What we should be looking for in the dialogue between CR and the plethora of liberal publications on campus is the most honest and fair discussion of issues we can find. Sometimes that means talking tough on issues and sometimes it means being inflammatory — about the issues. It never requires ad hominem attacks, and it never requires stupid, childish jokes.
Be honest, Jonathan. There is a difference between baiting and ad hominem attacks. I haven't read the Blueprint, so I don't know the "degree" of the ad hominem attacks, but ad hominem attacks are logical fallacies and should be criticized. As best as I can recall, CR has never engaged in an ad hominem attack on anyone.
As far as dialogue is concerned, UNC has shown just how open it is to ideas that differ from the "mainstream" liberal agenda. Sure, not everyone is like SDS but SDS only started what resulted in a broken window.
Antoine, good point, but please don't remove the "rain forest trees" reference. Besides being an enormously hilarious inside joke for all undercover conservatives on campus, it gets people's attention in a significant way. It shows that we refuse to abide by the prevailing view. It shows that we have something totally different to offer from the "plethora" (Jonathan's term) of left-leaning publications.
It is, in essence, who we are: rebels. Not against God our country but against the prevailing ecumenical niceness and guilt complex that pervades UNC and many other elite institutions.

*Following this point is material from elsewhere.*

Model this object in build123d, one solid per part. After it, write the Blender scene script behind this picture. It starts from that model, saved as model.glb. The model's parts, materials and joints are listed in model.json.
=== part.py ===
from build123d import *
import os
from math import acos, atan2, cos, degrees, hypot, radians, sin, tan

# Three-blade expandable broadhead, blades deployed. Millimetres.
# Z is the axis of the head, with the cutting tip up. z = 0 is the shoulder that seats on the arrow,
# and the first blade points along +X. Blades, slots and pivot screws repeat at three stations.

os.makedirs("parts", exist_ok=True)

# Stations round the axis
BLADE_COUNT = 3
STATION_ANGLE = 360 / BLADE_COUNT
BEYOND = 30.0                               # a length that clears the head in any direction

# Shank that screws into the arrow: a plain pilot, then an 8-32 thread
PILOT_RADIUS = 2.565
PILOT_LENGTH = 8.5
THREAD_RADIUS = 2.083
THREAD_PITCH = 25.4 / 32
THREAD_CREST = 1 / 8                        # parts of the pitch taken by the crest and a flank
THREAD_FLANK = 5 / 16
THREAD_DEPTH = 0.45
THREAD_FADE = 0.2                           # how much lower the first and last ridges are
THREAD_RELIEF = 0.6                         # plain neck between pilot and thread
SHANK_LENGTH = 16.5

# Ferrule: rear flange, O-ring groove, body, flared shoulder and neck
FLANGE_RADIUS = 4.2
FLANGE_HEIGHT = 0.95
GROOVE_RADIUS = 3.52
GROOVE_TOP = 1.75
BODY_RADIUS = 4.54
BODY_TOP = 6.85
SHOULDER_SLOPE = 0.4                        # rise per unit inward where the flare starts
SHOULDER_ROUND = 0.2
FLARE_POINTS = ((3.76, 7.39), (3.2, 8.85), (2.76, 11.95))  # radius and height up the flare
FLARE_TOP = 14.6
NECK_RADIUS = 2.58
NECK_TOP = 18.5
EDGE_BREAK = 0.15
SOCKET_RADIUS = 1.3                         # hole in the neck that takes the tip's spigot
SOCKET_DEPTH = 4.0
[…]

Not that I actually want to destroy rain forest trees. I am not opposed to them, but I think a joke at their expense is not really such a terrible thing.
Further, if you can show me but one example of someone who says "I really would have read your magazine except for that mean and hurtful joke about rain forest trees," then I might agree with you. In any case, I would shake your hand for finding such a person, then give the offended party a hug because they so obviously need one.
"I think a joke at their expense is not really such a terrible thing. "
Then you disagree with Anthony that a reference at Palin or Beck's expense is such a terrible thing, right?
Those were by no means the only or worst examples of childish baiting I could find in CR. I didn't feel the need to mention Tugman's weak attempt at satire or Crowder's cartoons, mostly because those are not meant to be taken as straight-forward arguments, though they do say a lot about the tone of the magazine. I was just pulling examples off the top of my head. If I sat down with four or five back copies of CR I think that I could find other and worse examples of childish baiting. I could also probably find examples of those ad hominem attacks that NJR can't recall.
I didn't make my point about Eliot very clear, but what I was getting at wasn't that CR is a crypto-monarchist rag. It's that there are implications for the particular brand of conservatism that CR leans towards (and here I probably should have just directed the argument at you and not CR) that are particularly nefarious and indefensible. Also, there is obviously no "fact" involved in your preference for Eliot, but I have to say that it is a very bad idea to compare the quality of poets across languages. If you're going to do that, I trust you have read at least as much Neruda in Spanish as you have Eliot in English.
I don't know who you've been talking to about CR at Carolina, but in my three years I've heard it attacked as childish, cheap and mean-spirited by dozens of people.
There is no "fact" involved in your opinion about Eliot, obviously, but I'm sure you know that. And for the record, it's an opinion that I disagree with. It's also generally a bad idea to compare poets across a language divide, so I trust you've read as much Neruda in Spanish as you have Eliot in English…
In my three years at UNC, I've heard countless people, liberal, moderate and apolitical, condemn the oftentimes (though by no means universally) childish or baiting tone of CR articles and cartoons. It is really a stretch to pretend like people criticize it for deviating from some imaginary liberal standard. I generally agree that liberals on campus don't take conservative ideas as seriously as they should, but when people take the time to read CR, I find their criticisms to be as much (or more so) about tone than about content. We must be talking to different people.
Odd as it feels, I have to agree with Jonathan here. I guess I would have to ask who CR's target audience is. I finally see the point that you are trying to make, Jonathan. At least, I hope I see what you intend.
CR doesn't have a reputation of really challenging liberal ideas because that really cannot be CR's purpose. If it is, you are doing a phenomenally bad job at it. It is unfair for you guys to expect Blueprint to be some sort of foil to CR, when CR doesn't use a serious tone in the majority of articles.
"a joke at their expense is not really such a terrible thing."
Then you must not think a reference at Sarah Palin's expense is so terrible either, right?